STORED DATA:

** start **

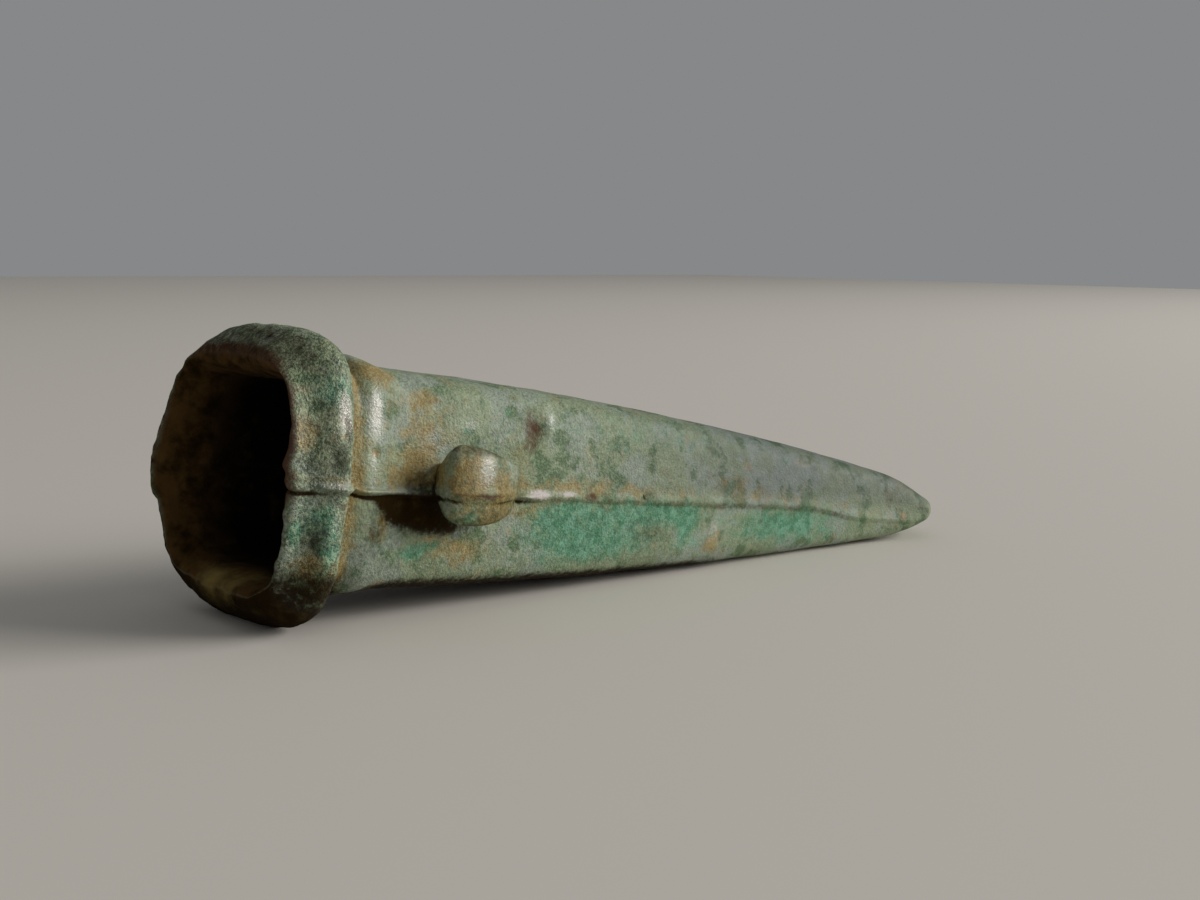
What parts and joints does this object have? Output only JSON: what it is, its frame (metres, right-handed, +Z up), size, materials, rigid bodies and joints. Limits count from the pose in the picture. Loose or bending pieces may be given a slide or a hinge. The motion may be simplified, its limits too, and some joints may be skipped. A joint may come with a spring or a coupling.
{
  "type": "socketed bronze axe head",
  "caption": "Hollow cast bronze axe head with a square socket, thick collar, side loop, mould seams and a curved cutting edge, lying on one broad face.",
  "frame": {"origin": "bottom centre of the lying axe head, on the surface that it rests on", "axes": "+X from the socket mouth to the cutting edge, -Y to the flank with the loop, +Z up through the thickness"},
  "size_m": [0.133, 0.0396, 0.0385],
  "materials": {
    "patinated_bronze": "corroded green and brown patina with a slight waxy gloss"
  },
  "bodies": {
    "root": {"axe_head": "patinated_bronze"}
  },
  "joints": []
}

** end **

EXERCISE REQUIREMENTS: Identify every line above that includes the word "bodies", and show those lines.

REPLY:
What parts and joints does this object have? Output only JSON: what it is, its frame (metres, right-handed, +Z up), size, materials, rigid bodies and joints. Limits count from the pose in the picture. Loose or bending pieces may be given a slide or a hinge. The motion may be simplified, its limits too, and some joints may be skipped. A joint may come with a spring or a coupling.
  "bodies": {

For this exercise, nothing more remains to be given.